A estratégia do Alto Comando Soviético (Stavka) no início facilitou a invasão, pois determinou que todas as unidades militares onde estivessem seguissem em direção à fronteira para barrar o avanço do inimigo. Com isso, as operações de cerco e destruição ficaram mais fáceis para os exércitos alemães. A partir de Outubro de 1941, com a reorganização do comando soviético, a estratégia adotada era de resistir onde era possível e retirar-se para ganhar tempo. Enquanto as operações estavam em andamento, ao mesmo tempo, iniciava-se uma grande operação de evacuação de toda a indústria e maquinaria que pudesse ter algum valor militar. O material foi transferido para os montes Urais, Ásia Central Soviética e para a Sibéria. O que era deixado para trás era destruído na retirada (a chamada “política da terra arrasada”). Enquanto isso, na retaguarda, as populações deixadas para trás organizavam grupos de guerrilha e sabotagem, prejudicando a logística das forças invasoras. 

Esse nível de atrito era até então desconhecido pelos alemães (calculam-se em um terço as perdas das forças nazistas nos primeiros seis meses), que até então tinham obtido diversas vitórias (Polônia, França, Países Baixos, Bélgica, Noruega, Dinamarca, Iugoslávia, Luxemburgo e Grécia) com perdas insignificantes. 

Na Batalha de Stalingrado, os soviéticos comandados pelo Marechal Georgy Zhukov finalmente conseguiram deter os alemães. A partir de Dezembro de 1941, em pleno inverno, iniciaram uma grande contra-ofensiva que fez ruir por terra a Blitzkrieg (guerra relâmpago) nazista. 
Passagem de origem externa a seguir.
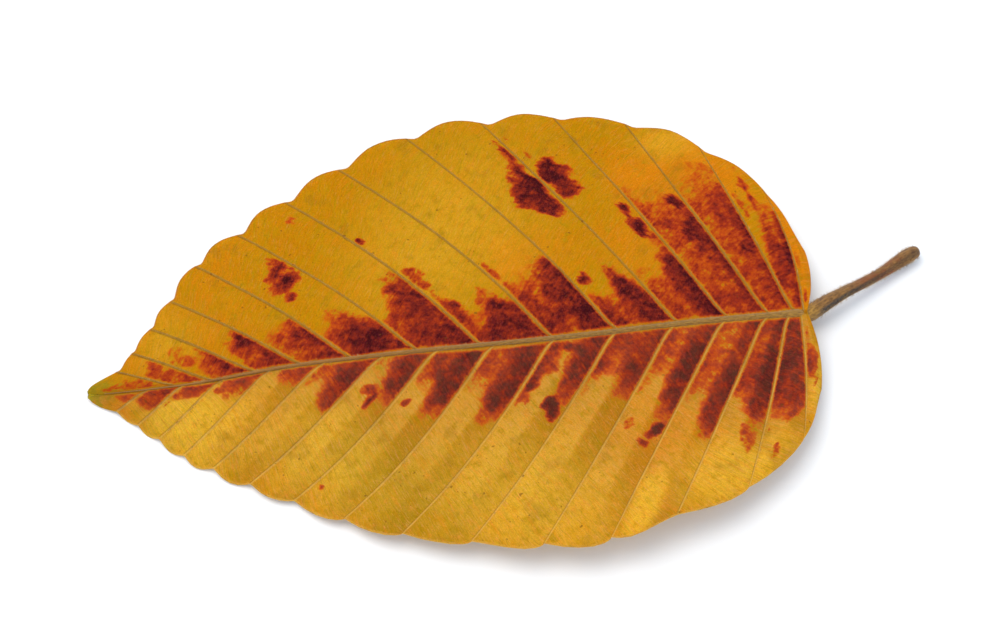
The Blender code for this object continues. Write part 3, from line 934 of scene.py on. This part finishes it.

Os soviéticos conseguiram “empurrar” os alemães de volta à Alemanha para, por fim, aí derrotar os seus exércitos. Quando as tropas soviéticas estavam em Berlim, pouco antes de alcançarem Hitler, ele suicidou-se (30 de Abril de 1945). 

Entretanto, durante um certo período – longo período, por sinal – a historiografia ocidental colocou em segundo plano a participação soviética no conflito. Durante a invasão alemã – que chegou a ficar a alguns quilômetros do Kremlin – surgiu a informação de que Stalin assumiu atitude medrosa, preferindo fechar-se no palácio e entrar em depressão – inclusive tendo ignorado todas as informações de Zhukov, de que os inimigos nazistas iriam invadir o país mais cedo ou mais tarde. 
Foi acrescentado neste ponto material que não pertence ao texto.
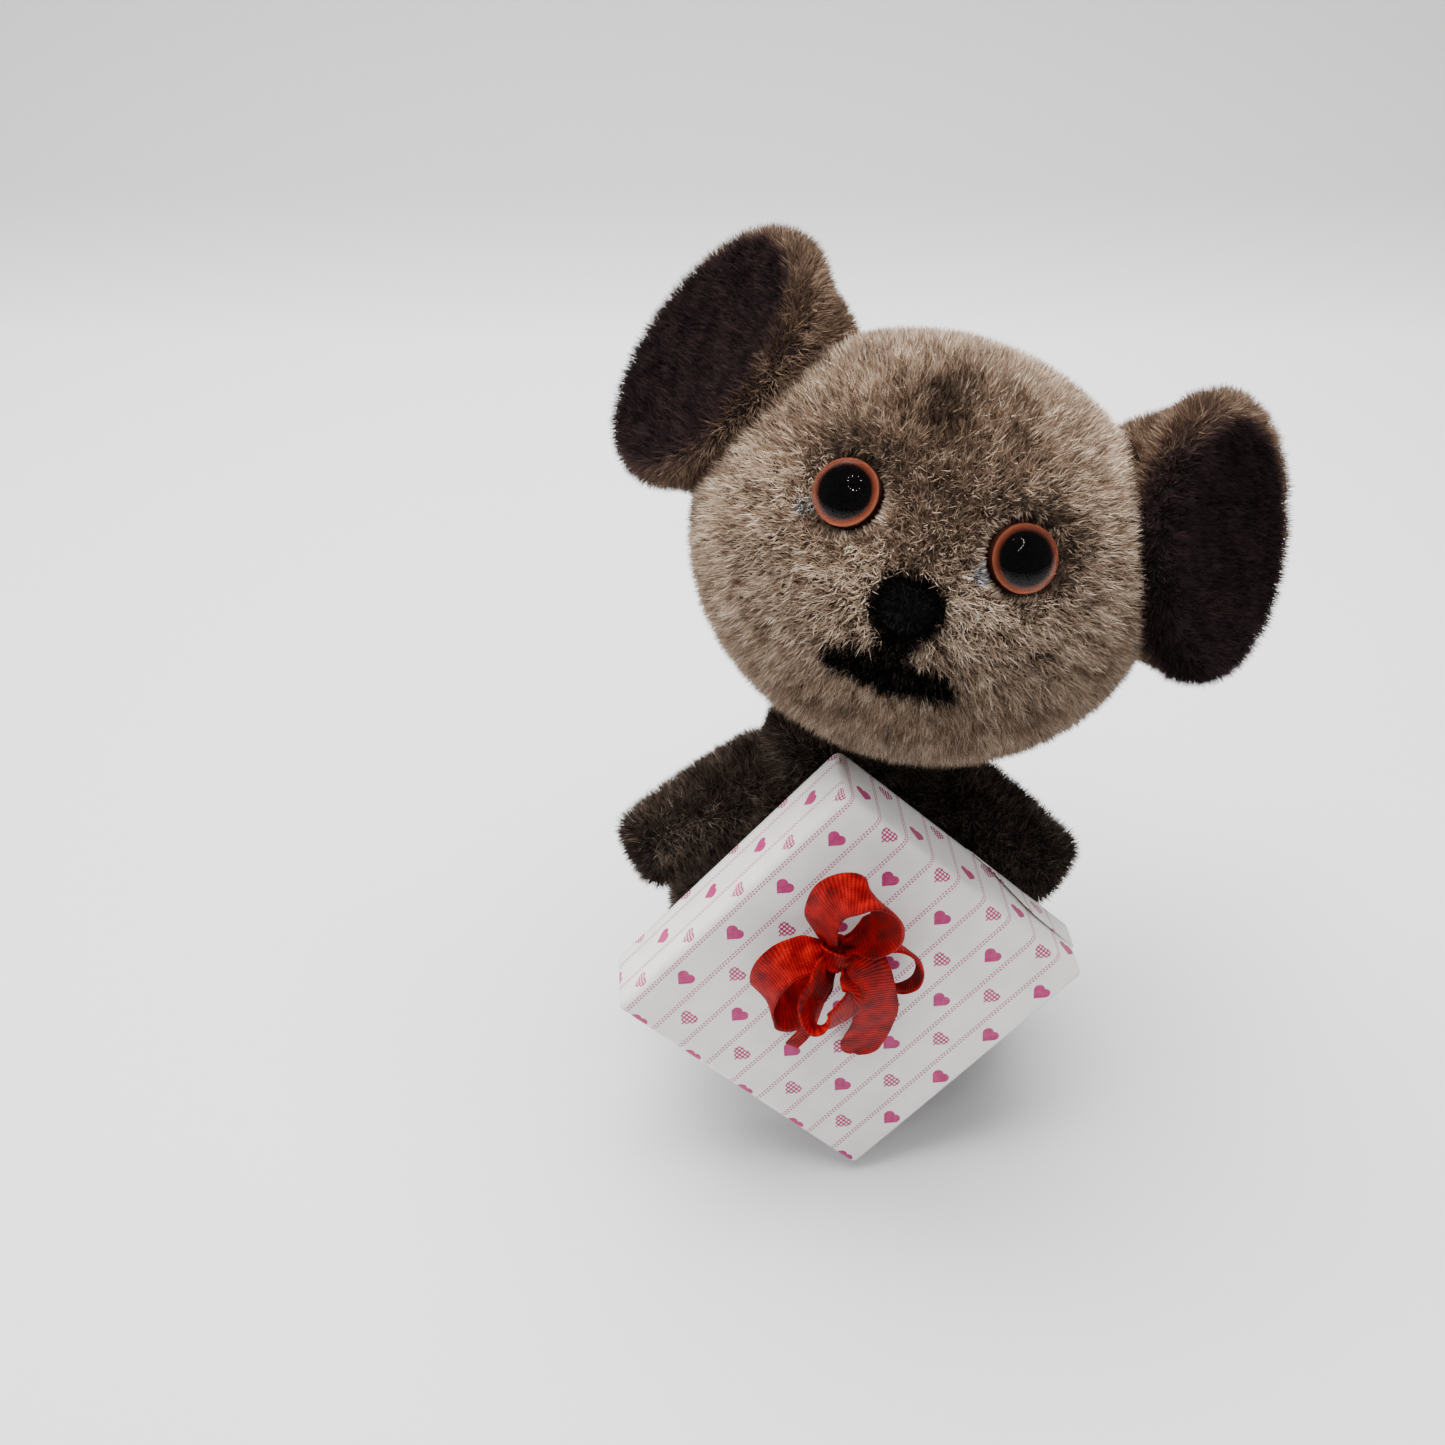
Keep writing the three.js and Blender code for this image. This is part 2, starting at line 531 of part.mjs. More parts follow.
function makeGreatWheel(group) {
  const wheel = gear(TEETH.great, A, towards(A, B), false, 1.0, -3.0, -2.0);
  const stud = [[0, -2.5], [0.45, -2.5], [0.45, -0.7], [0.8, -0.7], [0.8, -0.45], [0, -0.45]];
  const post = new THREE.Vector3(clickPivot.x, 0, clickPivot.z);
  node(group, 'great_wheel', join(wheel, turned(stud, 12, post, new THREE.Vector3(0, 1, 0))), 'brass');
  const spring = new THREE.Shape();
  const bend = [[6.6, -1.6], [6.9, -1.6], [6.5, 1.4], [5.6, 2.6], [5.4, 2.4], [6.2, 1.3]];
  bend.forEach(([x, z], i) => (i ? spring.lineTo(x, z) : spring.moveTo(x, z)));
  spring.closePath();
  node(group, 'click_spring', plate(spring, -1.7, -0.9).translate(A.x, 0, A.z), 'blued');
}

/** The pawl that lets the ratchet turn one way only. */
const clickPivot = { x: A.x + 4.4, z: A.z + 3.4 };
function makeClick(group) {
  const outline = new THREE.Shape();
  const points = [
    [0.95, 0.6], [0.5, 1.0], [-1.0, 0.75], [-2.9, 0.15], [-3.25, -0.35],
    [-2.7, -0.45], [-0.6, -0.95], [0.6, -0.9], [1.0, -0.2],
  ];
  points.forEach(([x, z], i) => (i ? outline.lineTo(x, z) : outline.moveTo(x, z)));
  outline.closePath();
  outline.holes.push(new THREE.Path().absarc(0, 0, 0.53, 0, 2 * Math.PI, true));
  const g = plate(outline, -1.6, -0.8).translate(clickPivot.x, 0, clickPivot.z);
  node(group, 'click', g, 'steel');
}

/** An arbor with the pinion cut on it. */
function pinionArbor(group, name, staff, teeth, at, meshesWith, y0, y1) {
  const pinion = gear(teeth, at, towards(at, meshesWith), true, 0.3, y0, y1);
  node(group, name, join(staff, pinion), 'steel');
}

function makeTrain(group) {
  pinionArbor(group, 'second_arbor', arbor(B, 0.75, 0.6), TEETH.secondPinion, B, A, -3.2, -1.8);
  node(group, 'second_wheel', gear(TEETH.second, B, towards(B, C), false, 0.85, -4.2, -3.4), 'brass');
  pinionArbor(group, 'crank_arbor', arbor(C, 0.75, 0.75, -6.8), TEETH.crankPinion, C, B, -4.3, -3.3);
  node(group, 'governor_wheel', gear(TEETH.governor, C, towards(C, D), false, 0.85, 4.4, 5.2), 'brass');
  const disc = ring(0.85, 2.6, -6.9, -6.2, 18, new THREE.Vector3(C.x, 0, C.z), new THREE.Vector3(0, 1, 0));
  const crankPin = shaft(C.x, linkBottom.z, 0.5, -7.5, -6.5, 10);
  node(group, 'crank_disc', join(disc, crankPin), 'steel');
  pinionArbor(group, 'escape_arbor', arbor(D, 0.65, 0.5), TEETH.escapePinion, D, C, 4.3, 5.3);
  node(group, 'escape_wheel', ratchet(12, D, 2.3, 3.0, 0.75, 2.4, 3.2), 'brass');
}

/** The rocking verge that checks the escape wheel. */
function makeVerge(group) {
  const turn = towards(E, D);
  const staff = arbor(E, 0.5, 0.5);
  const arms = new THREE.Shape();
  const outline = [
    [-1, -0.9], [0.7, -2.6], [1.2, -2.4], [0.5, -0.5],
    [0.5, 0.5], [1.2, 2.4], [0.7, 2.6], [-1, 0.9],
  ];
  outline.forEach(([u, v], i) => {
    const x = E.x + u * Math.cos(turn) - v * Math.sin(turn);
    const z = E.z + u * Math.sin(turn) + v * Math.cos(turn);
    if (i) arms.lineTo(x, z);
    else arms.moveTo(x, z);
  });
  arms.closePath();
  node(group, 'verge', join(staff, plate(arms, 2.4, 3.2)), 'steel');
}

/** The wound mainspring: a flat spiral round the winding arbor. */
function makeMainspring(group) {
  const turns = 4;
  const steps = 52;
  const points = [];
  for (let i = 0; i <= steps; i++) {
    const t = (i / steps) * turns * 2 * Math.PI;
    const r = 1.5 + (6.4 * i) / steps;
    points.push(new THREE.Vector3(A.x + r * Math.cos(t), 1.8, A.z + r * Math.sin(t)));
  }
  node(group, 'mainspring', ribbon(points, new THREE.Vector3(0, 1, 0), 4.0, 0.22, steps), 'blued');
}

// ---------------------------------------------------------------- gift box, in the lid face's own frame
/** A tray of card: a floor and four walls, its mouth towards mouth (+1 is +Y). */
function tray(side, floorY, mouthY, card) {
  const mouth = Math.sign(mouthY - floorY);
  const ys = [floorY, mouthY].sort((a, b) => a - b);
  const h = side / 2;
  const inner = [floorY + mouth * card, mouthY + mouth].sort((a, b) => a - b);
  const outside = slab([-h, ys[0], -h], [h, ys[1], h]);
  return cut(outside, slab([-h + card, inner[0], -h + card], [h - card, inner[1], h - card]));
}

function makeGiftBox(group) {
  const diamond = new THREE.Group();
  diamond.rotation.y = rad(45);
  group.add(diamond);
  node(diamond, 'gift_box_lid', tray(BOX.side, 0, BOX.skirt, BOX.card), 'paper');
  const baseSide = BOX.side - 2 * BOX.card - 0.5;
  node(diamond, 'gift_box_base', tray(baseSide, BOX.depth, BOX.card + GAP, BOX.card), 'paper');
  const padFront = BOX.depth + 0.05;
  node(group, 'glue_pad', slab([-3.2, padFront, -8], [3.2, padFront + 0.5, -1]), 'plastic');
}

/** The bow is one length of ribbon: each run is [width, width direction, points from the knot outwards]. */
const KNOT = new THREE.Vector3(-1.9, -3.2, 8.2);
const TOP_LOOP = [
  4.8, [0.62, -0.72, -0.32],
  [
    [-0.4, 0.1, 0.4], [-1.0, -0.2, 1.9], [-1.6, -0.6, 4.2], [-0.8, -1.4, 7.4], [1.1, -2.0, 8.9],
    [3.5, -2.4, 8.8], [5.3, -2.2, 6.7], [5.4, -1.6, 4.0], [4.0, -0.8, 2.3], [1.2, 0, 0.9],
  ],
];
const LEFT_LOOP = [
  4.4, [0.45, -0.6, -0.65],
  [
    [-0.4, 0.1, 0.4], [-3.4, -1.0, 0.6], [-5.7, -1.6, 0.2], [-7.4, -1.6, -1.7], [-8.0, -1.0, -4.4],
    [-6.9, -0.4, -6.9], [-5.0, -0.2, -7.4], [-3.3, -0.2, -5.3], [-0.7, 0, -0.8],
  ],
];
const RIGHT_LOOP = [
  2.4, [0.2, -0.95, 0.2],
  [
    [0.6, 0.2, 0.1], [5.3, 0, 0.3], [7.6, 0, -0.4], [9.2, 0, -2.6],
    [8.7, 0.2, -5.1], [6.8, 0.4, -6.1], [4.9, 0.4, -4.9], [0.8, 0.2, -0.7],
  ],
];
const FRONT_LOOP = [
  4.8, [0.5, 0.62, -0.6],
  [
    [-0.2, -0.3, 0.2], [-0.7, -0.8, -0.6], [-2.3, -3.2, -1.9], [-3.5, -4.6, -3.0], [-2.9, -5.2, -5.2],
    [-1.5, -5.0, -5.7], [0.4, -4.2, -4.8], [1.7, -2.8, -3.9], [1.1, -1.0, -2.1], [0.2, -0.3, -0.2],
  ],
];
const WIDE_TAIL = [
  4.8, [0.95, -0.05, 0.2],
  [
    [0.6, 0, 0.3], [2.0, -0.5, 0.1], [3.3, -1.6, -1.5], [3.9, -1.8, -4.5],
    [4.2, -1.0, -7.7], [3.4, 0.8, -12.1], [2.0, 2.2, -16.2],
  ],
];
const THIN_TAIL = [
  1.6, [0.8, 0, -0.6],
  [[-0.4, 0.2, -0.6], [-2.2, 1.0, -7.7], [-3.3, 1.6, -11.6], [-5.0, 2.2, -14.4]],
];
const RUNS = [TOP_LOOP, LEFT_LOOP, RIGHT_LOOP, FRONT_LOOP, WIDE_TAIL, THIN_TAIL];

function makeBow(group) {
  const knot = ellipsoid(2.0, 1.9, 1.7, 14, 10);
  const runs = RUNS.map(([width, across, points]) => {
    const path = points.map((p) => new THREE.Vector3(...p));
    return ribbon(path, new THREE.Vector3(...across), width, 0.4, points.length * 3);
  });
  node(group, 'ribbon_bow', join(knot, ...runs).translate(...KNOT.toArray()), 'ribbon');
}

// ---------------------------------------------------------------- assembly
const toy = new THREE.Group();
makeBody(toy);
makeFeet(toy);
makeArms(toy);
makeNeck(toy);
makeHeadBearing(toy);
makeLink(toy);
makeFrame(toy);
makeWinding(toy);
makeGreatWheel(toy);
makeClick(toy);
makeTrain(toy);
makeVerge(toy);
makeMainspring(toy);

const head = new THREE.Group();
head.position.copy(headCentre);
head.quaternion.copy(sway).multiply(lookUp);
toy.add(head);
makeHead(head);
makeEars(head);
makeEyes(head);

const gift = new THREE.Group();
gift.position.copy(BOX_FACE);
gift.rotation.set(rad(-BOX.lean), rad(-BOX.roll), rad(BOX.yaw), 'ZXY');
toy.add(gift);
makeGiftBox(gift);
makeBow(gift);

toy.position.copy(ORIGIN_SHIFT);
export default toy;
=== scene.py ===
"""Flocked clockwork mouse with a wrapped gift box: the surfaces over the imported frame."""
import json
import math

import bpy
import numpy as np
from mathutils import Euler, Matrix, Vector


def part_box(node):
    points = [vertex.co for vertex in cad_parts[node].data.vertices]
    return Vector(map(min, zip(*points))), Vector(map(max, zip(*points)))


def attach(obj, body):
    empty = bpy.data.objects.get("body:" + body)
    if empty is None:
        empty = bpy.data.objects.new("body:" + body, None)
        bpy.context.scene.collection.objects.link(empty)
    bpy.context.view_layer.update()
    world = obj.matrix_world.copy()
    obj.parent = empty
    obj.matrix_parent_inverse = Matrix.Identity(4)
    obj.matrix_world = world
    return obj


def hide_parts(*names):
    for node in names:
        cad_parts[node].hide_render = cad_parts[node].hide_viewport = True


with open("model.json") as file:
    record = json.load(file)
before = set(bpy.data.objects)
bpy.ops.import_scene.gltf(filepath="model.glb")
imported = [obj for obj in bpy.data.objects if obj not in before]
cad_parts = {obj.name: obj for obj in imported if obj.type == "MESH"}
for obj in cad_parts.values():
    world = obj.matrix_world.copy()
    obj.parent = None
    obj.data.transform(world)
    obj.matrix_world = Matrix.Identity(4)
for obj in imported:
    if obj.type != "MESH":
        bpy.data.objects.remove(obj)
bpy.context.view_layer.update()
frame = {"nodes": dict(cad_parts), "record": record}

MM = 0.001
NODES = frame["nodes"]


def box_middle(name):
    low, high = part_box(name)
    return np.array((low + high) / 2)


# Every place below is in millimetres from the point under the middle of the body. The base plate's middle is
# 0.4 mm in front of it and 3.4 mm above it.
ORIGIN = box_middle("base_plate") - np.array([0, -0.4, 3.4]) * MM
PLACE = Matrix.Translation(Vector(ORIGIN)) @ Matrix.Scale(MM, 4)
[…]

Certamente que somos levados a pensar até que ponto esta historiografia foi influenciada pelo fato da bipolarização em torno da Guerra Fria: de um lado, os EUA, do outro, a URSS. Seria decerto mais interessante ao ocidente ter a imagem da URSS minimizada, já que não era bom enaltecer o país do perigo vermelho. Uma imagem positiva dos soviéticos, como também grandes vencedores da Segunda Guerra, não atenderia aos interesses dos EUA na luta contra o comunismo soviético, que se alastrava durante a década de 1950 para o mundo. 

A URSS foi o país que mais perdeu vidas na Segunda Guerra Mundial. Se na Primeira Guerra Mundial, a Rússia perdera um efetivo equivalente a 30% de seu efetivo militar, na Segunda Guerra Mundial algo em torno de 24 milhões de soviéticos perderam suas vidas nos esforços de guerra. (vejam os gráficos comparativos entre as duas grandes guerras) 

Mas certamente não vamos ver isso nos filmes de guerra de Steven Spielberg ou nas séries de TV sobre guerras, produzidas pela Fox.